I think we need to try some form of renewable energy, like hydro power to fix this. First, we flood an area and turn all the biomass into methane... oh wait, that doesn't work either.
Maybe making every vehicle electric and then connecting them to an electric grid powered by natural gas and coal and driving them around for no reason so that tires produce millions of microplastic particles will surely remediate this.
I wonder what else can I do? Certainly working at an office, consuming a bunch of things I don't need, buying imported goods that use excessive packaging, throwing away food all the time, preferring refrigerated food over non-refrigerated food, preferring food that requires vast amounts of water and soil and traveling around the world in planes that have a carbon footprint equivalent to burning my trash for the entire year cannot possibly be good starting points to consider reducing my environmental impact. That would go against my positive self-reassuring mindset that I learned from TikTok.

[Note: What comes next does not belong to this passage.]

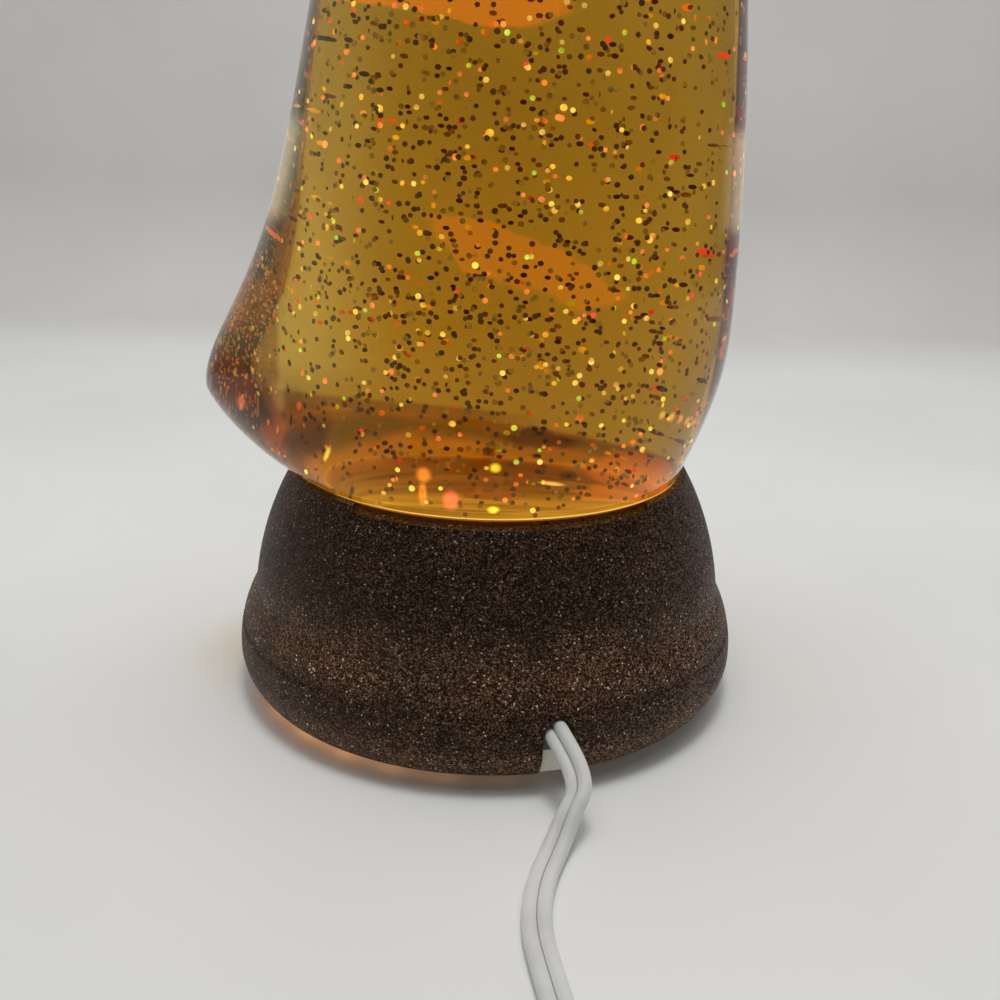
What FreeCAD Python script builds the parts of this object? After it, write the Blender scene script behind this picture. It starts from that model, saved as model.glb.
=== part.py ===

Ah, but the economists say all those things are related to externalities so it's all good. We need to keep growing the economy and worry about those later. Helping humans become more prosper and multiply more will certainly mitigate the effects of humans becoming more prosper and multiplying. We are the most intelligent species for sure! Doubling our population at shortening intervals is a great idea and totally sustainable, there is nothing possibly wrong with that at all and our economic activities have no connection with what is happening to the environment!
The solution could be Terraforming other planets because we have been successful Marsforming Earth!